Flency loved BB King, and she would play his records on the stereo outside in her carport on Saturdays when she had the day off work. “We could hear it all throughout the nearby woods,” remembers Hall Black . “When you’d get out of earshot, you knew you had gone too far from home.”

When Hall Black was stationed not too far away on the Florida panhandle, she and her husband James would come to Fairhope every weekend and go to church with Flency, who would send them home with a pound cake. When Hall Black married and started her own family, she realized she wanted her kids to have a childhood like hers. Freedom to run through the woods and ride bikes to the neighbors. Yards with no fences. Grandmas, aunts, uncles and cousins looking out for you. Delicious smells coming from the kitchen, with a pound cake cooling on the stove.
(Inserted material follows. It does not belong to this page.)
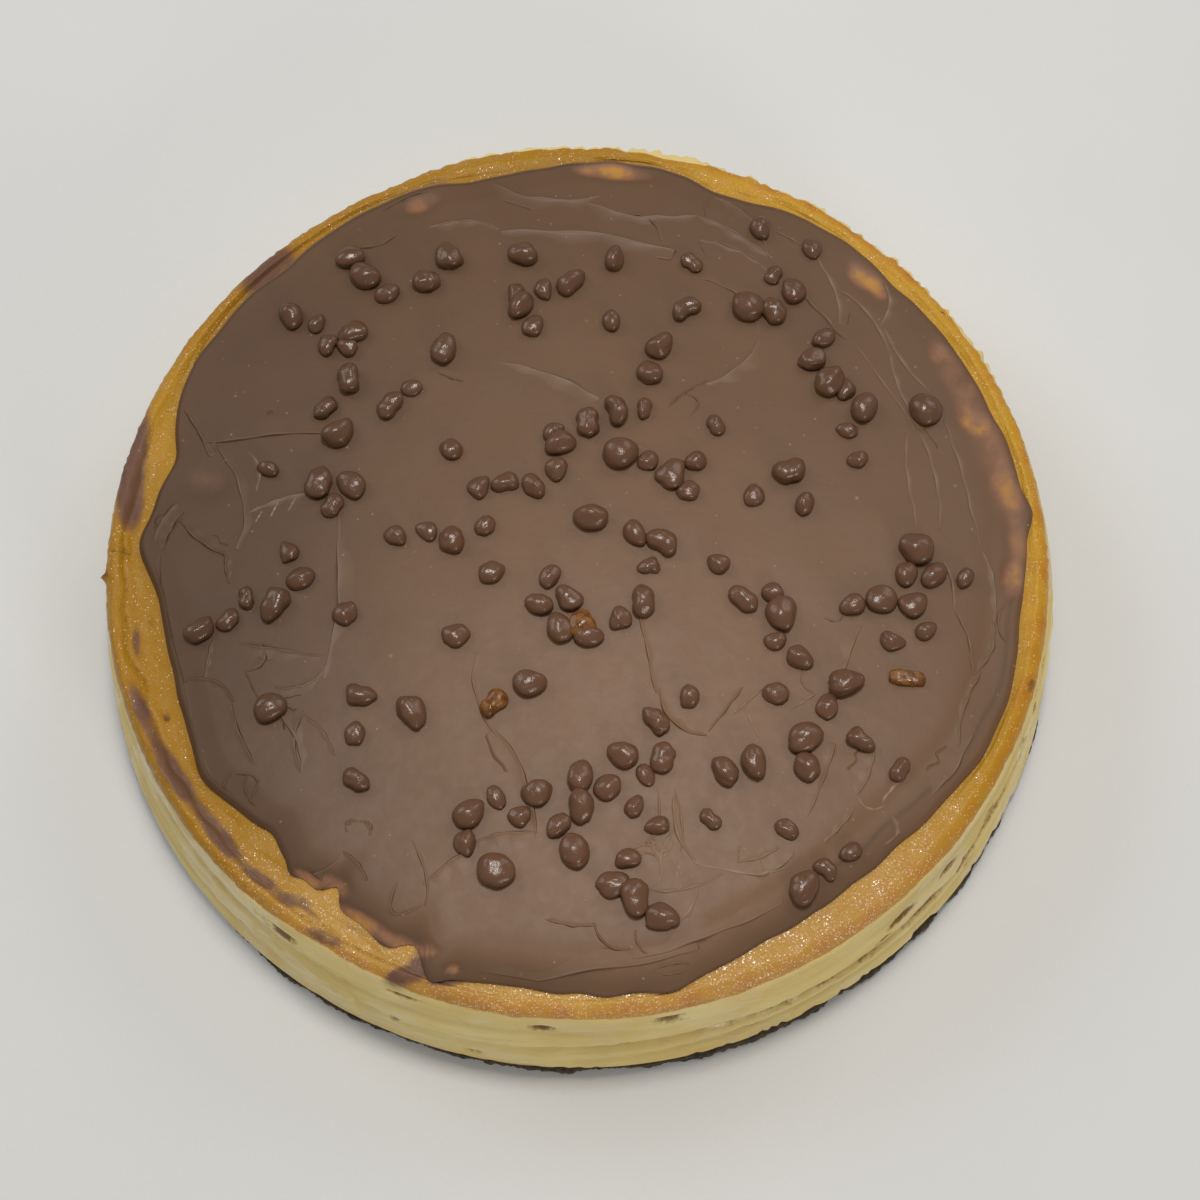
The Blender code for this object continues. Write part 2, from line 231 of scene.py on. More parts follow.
def closed_bodies(name, rings, look, masks=None):
    """One mesh of closed bodies from rings of points, (bodies, rings, points on a ring, 3).

    The first and the last ring of a body are drawn in to a point at their middle. Seen against
    the way the rings go, each runs anticlockwise, so that the faces point outwards. A mask has
    one value for each point, and becomes an attribute that the material reads.
    """
    bodies, count, sides, _ = rings.shape

    def flat(values):
        first, last = values[:, :1].mean(axis=2), values[:, -1:].mean(axis=2)
        inner = values[:, 1:-1].reshape(bodies, (count - 2) * sides, -1)
        return np.concatenate([first, inner, last], axis=1).reshape(-1, values.shape[-1])

    points = flat(rings)
    step = np.arange(sides)
    after = (step + 1) % sides
    low = 1 + sides * np.arange(count - 3)[:, None]
    quads = np.stack([low + step, low + after, low + sides + after, low + sides + step], axis=-1)
    crown = 1 + sides * (count - 3)
    bottom = np.stack([np.zeros_like(step), 1 + after, 1 + step], axis=-1)
    top = np.stack([crown + step, crown + after, np.full_like(step, crown + sides)], axis=-1)
    shift = (len(points) // bodies) * np.arange(bodies)
    corners = np.concatenate([
        (quads.reshape(1, -1) + shift[:, None]).ravel(),
        (np.concatenate([bottom, top]).reshape(1, -1) + shift[:, None]).ravel()])
    lengths = np.concatenate([np.full(bodies * quads[..., 0].size, 4), np.full(bodies * 2 * sides, 3)])
    mesh = bpy.data.meshes.new(name)
    mesh.vertices.add(len(points))
    mesh.vertices.foreach_set("co", points.astype(np.float32).ravel())
    mesh.loops.add(len(corners))
    mesh.loops.foreach_set("vertex_index", corners.astype(np.int32))
    mesh.polygons.add(len(lengths))
    mesh.polygons.foreach_set("loop_start", (np.cumsum(lengths) - lengths).astype(np.int32))
    mesh.update(calc_edges=True)
    mesh.shade_smooth()
    mesh.materials.append(look)
    for title, values in (masks or {}).items():
        mask = mesh.attributes.new(title, "FLOAT", "POINT")
        mask.data.foreach_set("value", flat(values[..., None]).astype(np.float32).ravel())
    made = bpy.data.objects.new(name, mesh)
    bpy.context.scene.collection.objects.link(made)
    return made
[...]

Flency’s Sour Cream Pound Cake

Grandma Flency’s Pound Cake

Serves 15

1/2 pound butter, room temperature
2 3/4 cups sugar
6 eggs, room temperature
3 cups flour
1 teaspoon baking powder
1/2 teaspoon salt
1 cup sour cream
1 tablespoon vanilla
1 tablespoon lemon extract
1 cup finely chopped pecans

1. Preheat oven to 325 degrees. Butter and flour a 10-inch tube pan and set aside. Cream butter and sugar using in a large mixing bowl with electric mixer. Add eggs one at a time, beating well after each addition. 

2. In another bowl, combine all dry ingredients. Add them to the creamed mixture alternately with the sour cream. Mix well. Add flavorings and pecans. 

3. Pour batter into prepared pan and bake for 1 1/2 hours, or until a toothpick inserted in the middle comes out clean.

*Cooks note: pound cake is best made a day ahead.